Comparative Analysis of Classification Algorithms for Printed script

pulimamidi nikhitha (vardhaman college of engineering); Arey Vikyath Reddy; Pulimamidi Nikhitha; Kadam Rahul; Muni Sekhar Velpuru

doi:10.63169/GCARED2025.p20

Abstract

Recognizing printed characters across multiple languages presents challenges due to the complexity and diversity of scripts. This study analyzes various classification algorithms for multilingual Optical Character Recognition (OCR), assessing their accuracy, speed, and computational efficiency. It compares traditional machine learning approaches, such as Support Vector Machines (SVM) and kNearest Neighbors (k-NN), with advanced deep learning models, particularly Convolutional Neural Networks (CNNs).

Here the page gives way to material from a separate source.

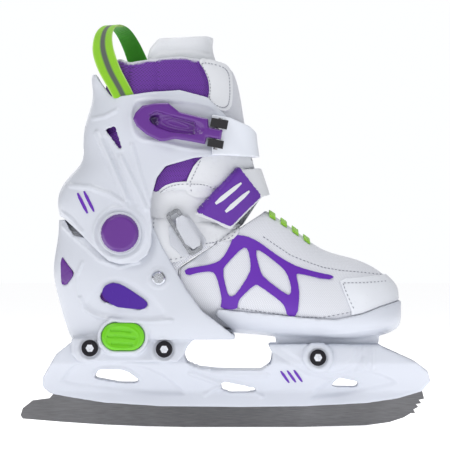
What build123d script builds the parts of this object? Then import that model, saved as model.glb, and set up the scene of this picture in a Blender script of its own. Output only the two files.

A diverse dataset comprising scripts from languages like Devanagari, Arabic, Chinese, and Telugu is utilized. Preprocessing techniques, including noise reduction, binarization, and normalization, are applied to enhance recognition performance. The findings indicate that CNNs significantly surpass traditional methods in accuracy, demonstrating their effectiveness in handling complex and varied scripts. However, the study also highlights the balance between computational demands and recognition accuracy, noting that conventional methods remain viable in resource-limited environments or for simpler datasets. Overall, CNNs emerge as the most promising approach for improving multilingual OCR technology.